**OBJECTIVE:** Verbatim output of all the material below is required.

◇ ◇ ◇

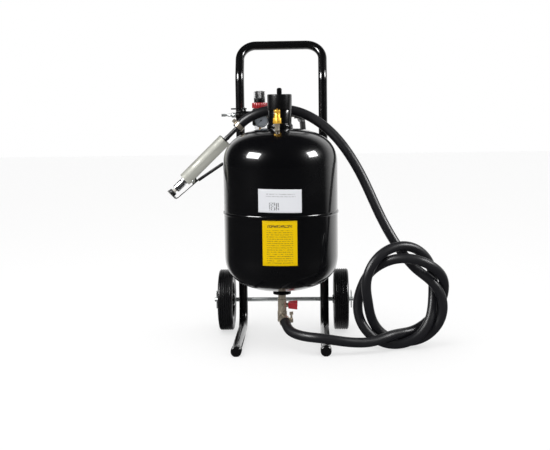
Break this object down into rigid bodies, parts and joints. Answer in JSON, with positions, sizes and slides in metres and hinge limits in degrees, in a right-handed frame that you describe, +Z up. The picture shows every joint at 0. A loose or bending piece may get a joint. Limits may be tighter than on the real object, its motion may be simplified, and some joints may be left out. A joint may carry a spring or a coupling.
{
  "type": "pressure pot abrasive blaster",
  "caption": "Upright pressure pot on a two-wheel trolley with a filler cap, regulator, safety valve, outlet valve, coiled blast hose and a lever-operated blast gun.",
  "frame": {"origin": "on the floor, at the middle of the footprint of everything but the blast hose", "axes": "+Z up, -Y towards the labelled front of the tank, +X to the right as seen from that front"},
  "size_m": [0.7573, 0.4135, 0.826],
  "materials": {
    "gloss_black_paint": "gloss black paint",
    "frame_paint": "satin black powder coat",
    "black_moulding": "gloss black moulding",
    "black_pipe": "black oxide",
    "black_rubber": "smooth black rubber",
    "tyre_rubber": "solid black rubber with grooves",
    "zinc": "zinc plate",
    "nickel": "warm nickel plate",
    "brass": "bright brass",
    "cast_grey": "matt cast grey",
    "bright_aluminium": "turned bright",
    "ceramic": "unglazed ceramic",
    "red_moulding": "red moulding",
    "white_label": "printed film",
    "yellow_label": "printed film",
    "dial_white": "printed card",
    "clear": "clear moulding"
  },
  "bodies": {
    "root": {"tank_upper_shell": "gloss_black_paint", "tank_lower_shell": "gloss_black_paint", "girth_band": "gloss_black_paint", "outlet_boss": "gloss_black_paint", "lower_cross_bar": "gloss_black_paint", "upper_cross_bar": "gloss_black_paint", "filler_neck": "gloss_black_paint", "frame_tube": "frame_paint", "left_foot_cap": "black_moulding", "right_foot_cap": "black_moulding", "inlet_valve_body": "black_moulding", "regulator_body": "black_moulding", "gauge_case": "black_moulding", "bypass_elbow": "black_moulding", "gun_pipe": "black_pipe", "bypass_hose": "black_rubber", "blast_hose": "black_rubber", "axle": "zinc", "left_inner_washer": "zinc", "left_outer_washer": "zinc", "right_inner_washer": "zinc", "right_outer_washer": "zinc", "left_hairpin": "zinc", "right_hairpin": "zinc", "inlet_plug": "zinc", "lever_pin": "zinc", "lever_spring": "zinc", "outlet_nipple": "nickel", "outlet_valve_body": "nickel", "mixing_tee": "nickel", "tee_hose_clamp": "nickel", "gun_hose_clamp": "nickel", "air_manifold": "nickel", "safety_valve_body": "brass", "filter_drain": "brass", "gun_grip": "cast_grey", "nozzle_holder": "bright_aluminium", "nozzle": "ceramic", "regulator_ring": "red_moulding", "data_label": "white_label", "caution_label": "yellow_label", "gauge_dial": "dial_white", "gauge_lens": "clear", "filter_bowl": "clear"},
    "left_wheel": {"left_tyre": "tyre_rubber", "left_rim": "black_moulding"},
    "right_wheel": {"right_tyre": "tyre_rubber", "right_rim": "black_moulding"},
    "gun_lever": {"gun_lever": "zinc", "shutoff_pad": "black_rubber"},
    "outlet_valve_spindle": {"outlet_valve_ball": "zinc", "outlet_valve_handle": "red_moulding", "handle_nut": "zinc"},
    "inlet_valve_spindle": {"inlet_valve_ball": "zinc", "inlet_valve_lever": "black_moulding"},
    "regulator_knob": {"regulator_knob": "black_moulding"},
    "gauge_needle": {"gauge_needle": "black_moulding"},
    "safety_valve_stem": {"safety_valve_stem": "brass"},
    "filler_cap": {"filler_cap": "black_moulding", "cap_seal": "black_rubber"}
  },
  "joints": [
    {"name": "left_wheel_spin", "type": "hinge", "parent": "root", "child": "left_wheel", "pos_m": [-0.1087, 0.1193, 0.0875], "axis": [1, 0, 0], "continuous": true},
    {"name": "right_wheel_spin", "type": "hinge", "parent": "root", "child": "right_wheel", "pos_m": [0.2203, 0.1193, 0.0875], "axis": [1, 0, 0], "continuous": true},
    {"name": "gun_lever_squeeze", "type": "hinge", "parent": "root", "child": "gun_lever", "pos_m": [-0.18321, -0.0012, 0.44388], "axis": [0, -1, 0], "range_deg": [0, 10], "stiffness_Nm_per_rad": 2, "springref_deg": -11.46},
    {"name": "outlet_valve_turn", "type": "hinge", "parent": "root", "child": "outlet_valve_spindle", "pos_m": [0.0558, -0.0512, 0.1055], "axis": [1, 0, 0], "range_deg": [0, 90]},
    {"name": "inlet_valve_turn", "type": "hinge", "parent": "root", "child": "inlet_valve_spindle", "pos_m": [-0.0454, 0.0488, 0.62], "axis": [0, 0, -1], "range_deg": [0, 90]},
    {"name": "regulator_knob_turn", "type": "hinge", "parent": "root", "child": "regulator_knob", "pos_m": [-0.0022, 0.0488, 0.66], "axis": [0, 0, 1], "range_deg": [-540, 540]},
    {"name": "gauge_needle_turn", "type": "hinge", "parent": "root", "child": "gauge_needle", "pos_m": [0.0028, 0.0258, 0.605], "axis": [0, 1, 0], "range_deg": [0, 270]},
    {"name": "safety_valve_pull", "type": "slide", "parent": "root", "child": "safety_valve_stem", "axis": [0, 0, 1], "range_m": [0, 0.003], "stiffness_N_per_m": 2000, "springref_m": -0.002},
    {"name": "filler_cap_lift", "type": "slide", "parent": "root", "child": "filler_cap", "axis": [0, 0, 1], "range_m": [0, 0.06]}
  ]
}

◇ ◇ ◇

**RIGHT ANSWER:**
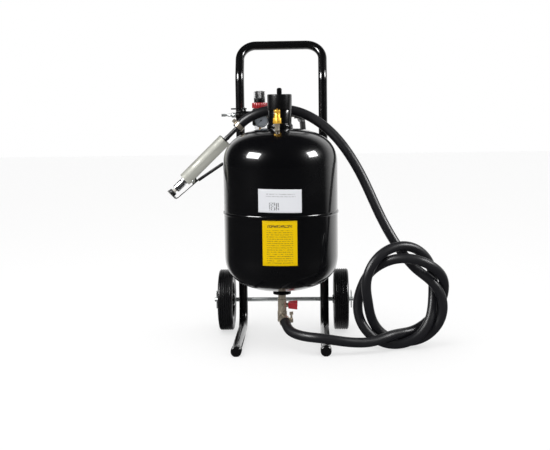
Break this object down into rigid bodies, parts and joints. Answer in JSON, with positions, sizes and slides in metres and hinge limits in degrees, in a right-handed frame that you describe, +Z up. The picture shows every joint at 0. A loose or bending piece may get a joint. Limits may be tighter than on the real object, its motion may be simplified, and some joints may be left out. A joint may carry a spring or a coupling.
{
  "type": "pressure pot abrasive blaster",
  "caption": "Upright pressure pot on a two-wheel trolley with a filler cap, regulator, safety valve, outlet valve, coiled blast hose and a lever-operated blast gun.",
  "frame": {"origin": "on the floor, at the middle of the footprint of everything but the blast hose", "axes": "+Z up, -Y towards the labelled front of the tank, +X to the right as seen from that front"},
  "size_m": [0.7573, 0.4135, 0.826],
  "materials": {
    "gloss_black_paint": "gloss black paint",
    "frame_paint": "satin black powder coat",
    "black_moulding": "gloss black moulding",
    "black_pipe": "black oxide",
    "black_rubber": "smooth black rubber",
    "tyre_rubber": "solid black rubber with grooves",
    "zinc": "zinc plate",
    "nickel": "warm nickel plate",
    "brass": "bright brass",
    "cast_grey": "matt cast grey",
    "bright_aluminium": "turned bright",
    "ceramic": "unglazed ceramic",
    "red_moulding": "red moulding",
    "white_label": "printed film",
    "yellow_label": "printed film",
    "dial_white": "printed card",
    "clear": "clear moulding"
  },
  "bodies": {
    "root": {"tank_upper_shell": "gloss_black_paint", "tank_lower_shell": "gloss_black_paint", "girth_band": "gloss_black_paint", "outlet_boss": "gloss_black_paint", "lower_cross_bar": "gloss_black_paint", "upper_cross_bar": "gloss_black_paint", "filler_neck": "gloss_black_paint", "frame_tube": "frame_paint", "left_foot_cap": "black_moulding", "right_foot_cap": "black_moulding", "inlet_valve_body": "black_moulding", "regulator_body": "black_moulding", "gauge_case": "black_moulding", "bypass_elbow": "black_moulding", "gun_pipe": "black_pipe", "bypass_hose": "black_rubber", "blast_hose": "black_rubber", "axle": "zinc", "left_inner_washer": "zinc", "left_outer_washer": "zinc", "right_inner_washer": "zinc", "right_outer_washer": "zinc", "left_hairpin": "zinc", "right_hairpin": "zinc", "inlet_plug": "zinc", "lever_pin": "zinc", "lever_spring": "zinc", "outlet_nipple": "nickel", "outlet_valve_body": "nickel", "mixing_tee": "nickel", "tee_hose_clamp": "nickel", "gun_hose_clamp": "nickel", "air_manifold": "nickel", "safety_valve_body": "brass", "filter_drain": "brass", "gun_grip": "cast_grey", "nozzle_holder": "bright_aluminium", "nozzle": "ceramic", "regulator_ring": "red_moulding", "data_label": "white_label", "caution_label": "yellow_label", "gauge_dial": "dial_white", "gauge_lens": "clear", "filter_bowl": "clear"},
    "left_wheel": {"left_tyre": "tyre_rubber", "left_rim": "black_moulding"},
    "right_wheel": {"right_tyre": "tyre_rubber", "right_rim": "black_moulding"},
    "gun_lever": {"gun_lever": "zinc", "shutoff_pad": "black_rubber"},
    "outlet_valve_spindle": {"outlet_valve_ball": "zinc", "outlet_valve_handle": "red_moulding", "handle_nut": "zinc"},
    "inlet_valve_spindle": {"inlet_valve_ball": "zinc", "inlet_valve_lever": "black_moulding"},
    "regulator_knob": {"regulator_knob": "black_moulding"},
    "gauge_needle": {"gauge_needle": "black_moulding"},
    "safety_valve_stem": {"safety_valve_stem": "brass"},
    "filler_cap": {"filler_cap": "black_moulding", "cap_seal": "black_rubber"}
  },
  "joints": [
    {"name": "left_wheel_spin", "type": "hinge", "parent": "root", "child": "left_wheel", "pos_m": [-0.1087, 0.1193, 0.0875], "axis": [1, 0, 0], "continuous": true},
    {"name": "right_wheel_spin", "type": "hinge", "parent": "root", "child": "right_wheel", "pos_m": [0.2203, 0.1193, 0.0875], "axis": [1, 0, 0], "continuous": true},
    {"name": "gun_lever_squeeze", "type": "hinge", "parent": "root", "child": "gun_lever", "pos_m": [-0.18321, -0.0012, 0.44388], "axis": [0, -1, 0], "range_deg": [0, 10], "stiffness_Nm_per_rad": 2, "springref_deg": -11.46},
    {"name": "outlet_valve_turn", "type": "hinge", "parent": "root", "child": "outlet_valve_spindle", "pos_m": [0.0558, -0.0512, 0.1055], "axis": [1, 0, 0], "range_deg": [0, 90]},
    {"name": "inlet_valve_turn", "type": "hinge", "parent": "root", "child": "inlet_valve_spindle", "pos_m": [-0.0454, 0.0488, 0.62], "axis": [0, 0, -1], "range_deg": [0, 90]},
    {"name": "regulator_knob_turn", "type": "hinge", "parent": "root", "child": "regulator_knob", "pos_m": [-0.0022, 0.0488, 0.66], "axis": [0, 0, 1], "range_deg": [-540, 540]},
    {"name": "gauge_needle_turn", "type": "hinge", "parent": "root", "child": "gauge_needle", "pos_m": [0.0028, 0.0258, 0.605], "axis": [0, 1, 0], "range_deg": [0, 270]},
    {"name": "safety_valve_pull", "type": "slide", "parent": "root", "child": "safety_valve_stem", "axis": [0, 0, 1], "range_m": [0, 0.003], "stiffness_N_per_m": 2000, "springref_m": -0.002},
    {"name": "filler_cap_lift", "type": "slide", "parent": "root", "child": "filler_cap", "axis": [0, 0, 1], "range_m": [0, 0.06]}
  ]
}